Romney on assault weapons ban:

Responding to a question about assault weapons, Romney said, “We, of course, don't want automatic weapons, which is already illegal in this country.”

The federal ban on assault weapons — first enacted in 1994 under former President Clinton — expired in September 2004, during the George W. Bush administration.

Romney might have misspoken in his characterization of “automatic weapons,” i.e., machine guns. Those weapons are legal but they are heavily regulated such that they almost never show up in gun control debates. They almost never show up in street crime, either. The types of weapons that the candidates were asked about in the debate, specifically AK-47s, are semi-automatic devices, also known as assault weapons.

It should also be noted that as Massachusetts governor, Romney signed into law an assault weapons ban ensuring that AK-47s, UZIs, and Mac-10 rifles were permanently prohibited in the state, regardless of federal laws.

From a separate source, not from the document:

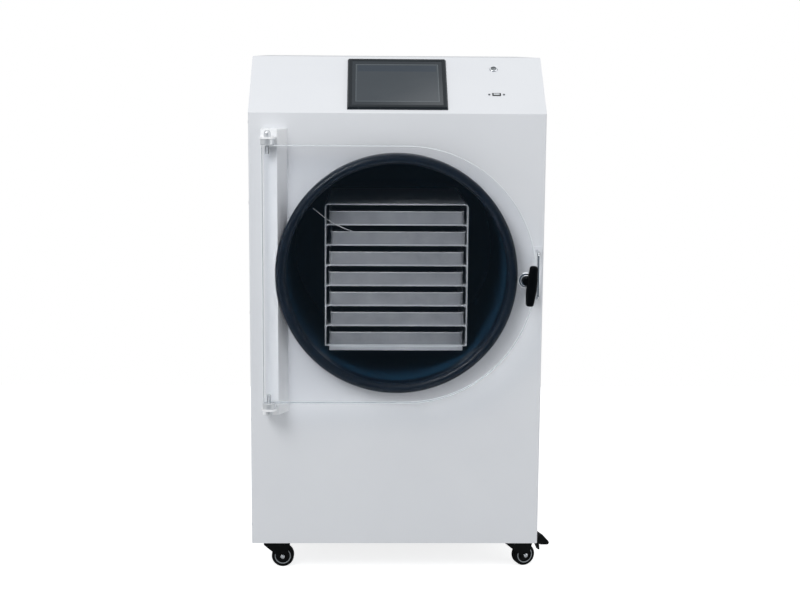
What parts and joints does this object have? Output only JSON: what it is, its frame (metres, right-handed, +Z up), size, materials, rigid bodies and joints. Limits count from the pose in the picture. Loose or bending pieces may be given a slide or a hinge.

Romney on number of people in poverty:

Romney said that since Obama took office, there are 3.5 million more people in poverty. Almost but not quite. According to the U.S. Census Bureau, there were 43.6 million people in poverty in 2009, (the year Obama took office) up from 39.8 million in 2008. By 2011, there were 46.2 million people living in poverty, which makes for an increase of 2.6 million from 2009 to 2011. Census data for 2012 are not available yet.